Copy exactly the block of lines between the one containing "doc.recompute()" and the one containing "obj.data.transform(world)", inclusive.
* begin Listed entries *
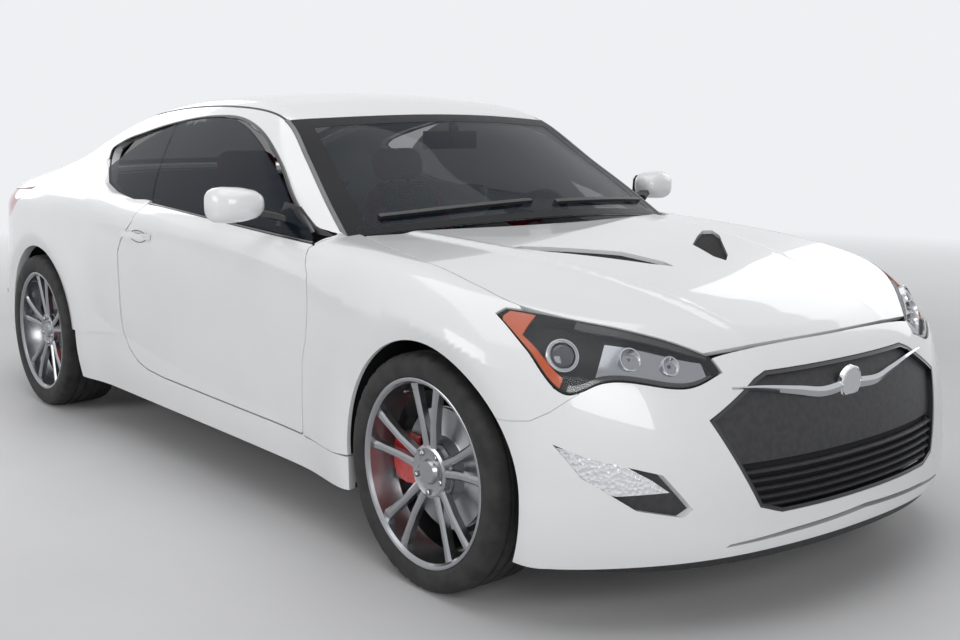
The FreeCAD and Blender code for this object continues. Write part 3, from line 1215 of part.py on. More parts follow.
slat_faces = [bar(SLAT_HALF, SLAT_LOW + SIZE["grille_slat_pitch"] * i, SIZE["grille_slat_height"])
              for i in range(SLATS)]
slat_faces.append(bar(WING_HALF, WING_LOW, WING_HEIGHT))
plate = panel([grille_net], PLATE_THICKNESS, lower_body, None, PLATE_DEPTH).common(forward_prism(grille_outline))
bars = panel([grille_net], PLATE_DEPTH - BAR_DEPTH + 1, lower_body, None, BAR_DEPTH)
bar_prism = forward_prism(slat_faces[0].fuse(slat_faces[1:]).common(grille_outline))
badge = Part.makeCylinder(SIZE["badge_radius"], BADGE_DEPTH, at((0, BADGE_STATION, BADGE_HEIGHT)),
                          V(0, 1, BADGE_LEAN))
grille = plate.fuse([bars.common(bar_prism), badge])
add_shape("grille", grille)

# Cowl and wipers
add_shape("cowl", panel([cowl_net], SIZE["cowl_thickness"], lower_body, None, SIZE["cowl_depth"]))
WIPERS = [(-600, -40), (60, 640)]
WIPER_STATION, WIPER_BOW, WIPER_SLANT, WIPER_WIDTH, WIPER_THICKNESS = -905, 0.000286, 0.03, 14, 12.0
WIPER_LIFT = 0.5
blades = []
for x0, x1 in WIPERS:
    spots = [x0 + (x1 - x0) * i / 4 for i in range(5)]
    feet = [(x, WIPER_STATION + WIPER_BOW * x * x + WIPER_SLANT * (x - x0), 985) for x in spots]
    heads = [(x, station + WIPER_WIDTH, z + 8) for x, station, z in feet]
    blades.append(panel([net([feet, heads], 9, 3, (0, 0, 0, 0), cabin)], WIPER_THICKNESS, cabin, None,
                        -WIPER_THICKNESS - WIPER_LIFT))
add_shape("wipers", Part.makeCompound(blades))

# Hood vents
vent_slab = panel([hood_net], 10.0, lower_body, None, 5.0)
vent = vent_slab.common(plan_prism(grown(VENT_OUTLINE, -SIZE["running_gap"]), 700, 1000))
add_shape("hood_vents", both_sides(vent))

# Mirrors and handles
# Sections of the mirror shell across the car: half width, front station, rear station, low and high edge
MIRROR_SECTIONS = [(880, -575, -500, 985, 1042), (900, -592, -484, 966, 1056), (950, -600, -478, 957, 1066),
                   (1000, -592, -476, 954, 1068), (1032, -572, -478, 958, 1063), (1048, -540, -484, 978, 1046)]
MIRROR_POINTS = 16


def mirror_ring(x, front, rear, low, high):
    """Closed smooth section: round in front, flatter at the rear where the mirror glass sits."""
    middle, height = rear - 0.30 * (rear - front), (low + high) / 2
    points = []
    for i in range(MIRROR_POINTS):
        turn = 2 * math.pi * i / MIRROR_POINTS
        c, s = math.cos(turn), math.sin(turn)
        reach = (rear - middle) if c > 0 else (middle - front)
        points.append(at((x, middle + reach * math.copysign(abs(c) ** 0.75, c),
                          height + (high - low) / 2 * math.copysign(abs(s) ** 0.75, s))))
    curve = Part.BSplineCurve()
    curve.interpolate(points, PeriodicFlag=True)
    return Part.Wire(curve.toShape())


mirror_shell = Part.makeLoft([mirror_ring(*section) for section in MIRROR_SECTIONS], True, False)
FOOT_SPAN = (-610, -530)
FOOT_FACES = (828, 843)
ARM_TOP, ARM_END = 992, 925
foot_low = [(station, belt_height(station) + 2 * running) for station in FOOT_SPAN]
mirror_foot = side_prism(foot_low + [(FOOT_SPAN[1], ARM_TOP), (FOOT_SPAN[0], ARM_TOP)], *FOOT_FACES)
mirror_arm = box(FOOT_FACES[0], ARM_END, -600, -535, 972, ARM_TOP)
mirror = mirror_shell.fuse([mirror_foot, mirror_arm])
add_shape("mirror_left", mirror)
add_shape("mirror_right", mirrored(mirror))
HANDLE_FRONT, HANDLE_REAR, HANDLE_LOW, HANDLE_HIGH = 240, 430, 838, 858
GRIP_FRONT, GRIP_REAR, GRIP_FACE, HANDLE_FACE = 275, 395, 924, 940
handle_bed = door_slab(0, COVER, -running)
grip_room = box(880, GRIP_FACE, GRIP_FRONT, GRIP_REAR, HANDLE_LOW - 8, HANDLE_HIGH + 12)
handle = box(880, HANDLE_FACE, HANDLE_FRONT, HANDLE_REAR, HANDLE_LOW, HANDLE_HIGH).cut(grip_room)
handle = largest(handle.cut(handle_bed))
add_shape("handle_left", handle)
add_shape("handle_right", mirrored(handle))

doc.recompute()
for piece in made:
    broken = [flag for flag in piece.State if flag in ("Invalid", "Error")]
    if broken or piece.Shape.isNull() or not piece.Shape.isValid() or piece.Shape.Volume <= 0:
        raise ValueError("%s is not sound: %s" % (piece.Label, piece.State))
for thing in doc.Objects:
    if any(flag in ("Invalid", "Error") for flag in thing.State):
        raise ValueError("%s failed" % thing.Name)
for piece in made:
    piece.Shape.exportStep(os.path.join(PARTS_FOLDER, piece.Label + ".step"))
    print(piece.Label, len(piece.Shape.Solids), round(piece.Shape.Volume / 1e6, 1), len(piece.Shape.Faces))
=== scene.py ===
import bpy
import bmesh
import json
import math
import numpy as np
from mathutils import Matrix, Vector

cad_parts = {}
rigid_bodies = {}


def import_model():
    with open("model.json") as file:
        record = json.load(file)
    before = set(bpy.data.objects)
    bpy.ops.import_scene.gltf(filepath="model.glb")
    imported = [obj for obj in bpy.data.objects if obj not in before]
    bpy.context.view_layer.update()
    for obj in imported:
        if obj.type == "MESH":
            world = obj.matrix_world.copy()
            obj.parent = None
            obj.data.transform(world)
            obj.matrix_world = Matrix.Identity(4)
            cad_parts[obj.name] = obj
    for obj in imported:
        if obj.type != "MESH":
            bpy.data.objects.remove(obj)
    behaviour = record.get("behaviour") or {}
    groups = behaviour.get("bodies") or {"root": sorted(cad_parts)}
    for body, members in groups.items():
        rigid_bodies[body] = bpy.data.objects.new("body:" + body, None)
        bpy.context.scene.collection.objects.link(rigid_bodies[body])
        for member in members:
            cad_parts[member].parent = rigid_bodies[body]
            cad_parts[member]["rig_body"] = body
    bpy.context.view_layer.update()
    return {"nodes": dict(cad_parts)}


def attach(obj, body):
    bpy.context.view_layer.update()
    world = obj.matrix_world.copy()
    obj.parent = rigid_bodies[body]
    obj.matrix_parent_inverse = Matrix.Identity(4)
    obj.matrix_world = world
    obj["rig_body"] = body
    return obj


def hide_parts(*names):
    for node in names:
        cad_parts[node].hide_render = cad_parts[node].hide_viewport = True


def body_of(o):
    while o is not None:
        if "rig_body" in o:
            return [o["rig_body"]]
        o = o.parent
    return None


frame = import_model()
NODES = frame["nodes"]
MM = 0.001
Y_SHIFT = -115.0

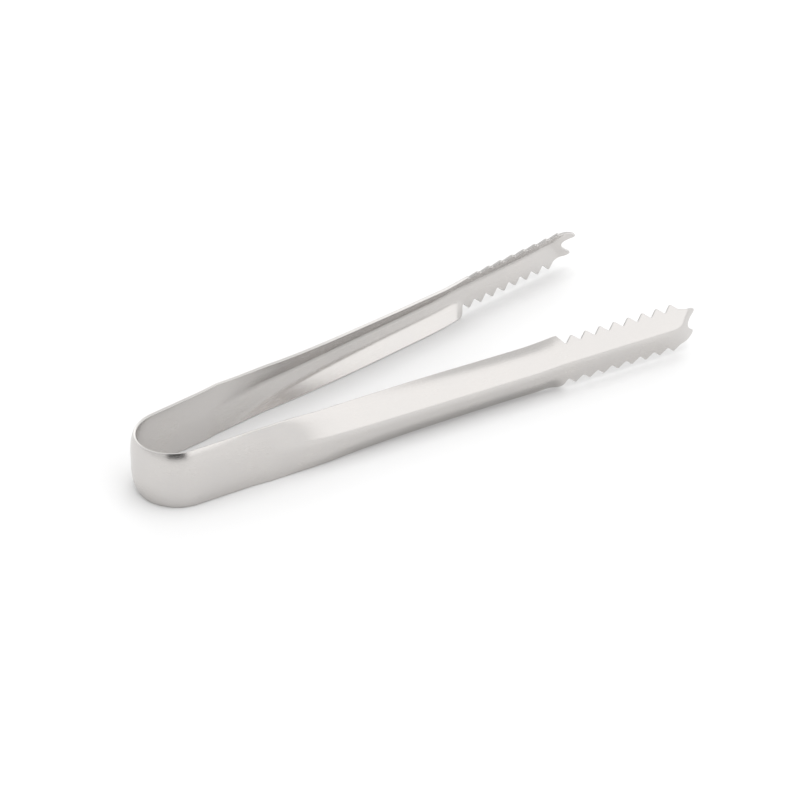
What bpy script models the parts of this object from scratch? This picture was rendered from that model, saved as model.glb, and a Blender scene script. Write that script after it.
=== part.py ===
"""Ice tongs: one strip of stainless sheet bent into a spring bow, two channelled arms and two claws.

Frame: metres, +X from the bow to the claws, +Y to the left arm, +Z up. The origin is under the
middle of the bounding box, and the strip's lower edges stand on z = 0.

The strip is described once, for the left half, as a surface: a spine seen in plan, and a folded
section across it. The right half is its mirror image. A distance u runs along the spine, from
-BOW_ARC at the middle of the bow, through 0 where the bow meets the arm, to CLAW_TIP.
"""
import bpy
import math
from mathutils import Vector

# Sheet and bow
SHEET = 0.0008                  # sheet thickness
HALF_STRIP = 0.00894            # half of the strip's width in the bow and the handle
BOW_RADIUS = 0.0117             # outer radius of the bow
BOW_X = -0.07605                # centre of the bow along X
SPLAY = math.radians(5.13)      # angle between a handle and the X axis
CROWN_RISE = 0.0011             # how far the bow's middle stands out from its edges
CROWN_LIFT = 0.00108            # how far its middle stands out from the bow's radius
CROWN_POWER = 3.4               # how much of the crown's curve lies near the edges
CROWN_FADE = 0.048              # the crown fades out over this much of the handle
JOINT_GAP = 0.0003              # clear gap between neighbouring nodes

# Arm: a flat handle, which turns into a channel with a ridge and two folded flanges
CHANNEL_START = 0.0225          # u where the ridge and the folds begin
RIDGE_RAMP = 0.019              # length over which the ridge gets its angle
UPPER_TILT = math.radians(28.2)     # slope of the strip's face above the ridge
LOWER_TILT = math.radians(22.1)     # slope of the face below it
UPPER_FLANGE = math.radians(22.0)   # turn of the upper flange from the face beside it
LOWER_FLANGE = math.radians(21.0)   # turn of the lower flange
UPPER_EARLY = 0.15              # share of the upper flange's turn that comes at once
LOWER_EARLY = 0.90              # share of the lower flange's turn
FOLD_RUN = 0.013                # length over which a fold moves in from the edge
FOLD_RAMP = 0.010               # length over which a flange gets the early share of its turn
UPPER_FOLD = 0.0065             # distance from the ridge to the upper fold
LOWER_FOLD = 0.0042             # distance from the ridge to the lower fold
RIDGE_ROUND = 0.0014            # half-length of the rounded ridge, along the section
UPPER_ROUND = 0.0017            # half-length of the rounded upper fold
LOWER_ROUND = 0.0010            # half-length of the rounded lower fold
ARM_UPPER = 0.00934             # ridge to upper edge, along the section, in the channel
ARM_LOWER = 0.00972             # ridge to lower edge
WIDTH_RAMP = 0.058              # length over which the strip gets these widths
SWING_START = 0.0153            # u where the spine leaves the handle's line
SWING_END = 0.0418              # u where it has swung onto the jaw's line
UPPER_END = 0.1173              # u where the upper flange is cut off
LOWER_END = 0.1186              # u where the lower flange is cut off
UPPER_FADE = 0.015              # length over which the upper flange flattens at its end
LOWER_FADE = 0.004              # the same for the lower flange
UPPER_CORNER = 0.0004           # corner radius of the upper flange's end
LOWER_CORNER = 0.0027           # corner radius of the lower flange's end

# Jaw: a V section with teeth along both edges
JAW_OFFSET = 0.01331            # y of the jaw's line, extended back to u = 0
JAW_SLOPE = 0.1175              # sideways run of that line for each metre of X
TEETH = 8
TOOTH_PITCH = 0.004963          # along X
FIRST_VALLEY = 0.1194
VALLEY_HALF = 0.0060            # ridge to valley, along the section
TIP_HALF = 0.00833              # ridge to tooth tip, along the section
JAW_RIDGE_Z = 0.00925           # height of the jaw's ridge
LIFT_START = 0.107              # u where the ridge leaves the height the lower edge gives it
ARM_JAW_CUT = 0.1183            # u where the arm's node ends and the jaw's begins

# Lean of the section: its upper edge tips inward
HANDLE_LEAN = math.radians(3.3)
ARM_LEAN = math.radians(7.45)
JAW_LEAN = math.radians(10.7)
ARM_LEAN_END = 0.045            # u where the arm has its full lean
JAW_LEAN_START = 0.100          # u where the jaw's lean begins to come in

# Claw: the end of the jaw, folded flat and inward, and notched into two prongs
CLAW_FOLD = 0.15823             # u where the claw's plane meets the ridge
CLAW_SLOPE = 0.56               # how fast that plane runs inward
CLAW_ROUND = 0.0008             # how much the fold is rounded
CLAW_BLEND = 0.006              # length over which that rounding comes in
CLAW_SKEW = 0.12                # the upper prong reaches further than the lower one
CLAW_TIP = 0.16495
NOTCH_START = 0.16176
NOTCH_HALF = 0.0024             # half width of the notch at the prongs' noses
PRONG_HALF = 0.0047             # ridge to the prong's outer edge, where its nose begins
NOSE_START = CLAW_TIP - 0.0012
NOSE_AT = 0.0035                # ridge to the middle of a prong's nose
NOSE_BLUNT = 0.04               # keeps a little width at the very tip of a nose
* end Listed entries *
__Result of this exercise__:
doc.recompute()
for piece in made:
    broken = [flag for flag in piece.State if flag in ("Invalid", "Error")]
    if broken or piece.Shape.isNull() or not piece.Shape.isValid() or piece.Shape.Volume <= 0:
        raise ValueError("%s is not sound: %s" % (piece.Label, piece.State))
for thing in doc.Objects:
    if any(flag in ("Invalid", "Error") for flag in thing.State):
        raise ValueError("%s failed" % thing.Name)
for piece in made:
    piece.Shape.exportStep(os.path.join(PARTS_FOLDER, piece.Label + ".step"))
    print(piece.Label, len(piece.Shape.Solids), round(piece.Shape.Volume / 1e6, 1), len(piece.Shape.Faces))
=== scene.py ===
import bpy
import bmesh
import json
import math
import numpy as np
from mathutils import Matrix, Vector

cad_parts = {}
rigid_bodies = {}


def import_model():
    with open("model.json") as file:
        record = json.load(file)
    before = set(bpy.data.objects)
    bpy.ops.import_scene.gltf(filepath="model.glb")
    imported = [obj for obj in bpy.data.objects if obj not in before]
    bpy.context.view_layer.update()
    for obj in imported:
        if obj.type == "MESH":
            world = obj.matrix_world.copy()
            obj.parent = None
            obj.data.transform(world)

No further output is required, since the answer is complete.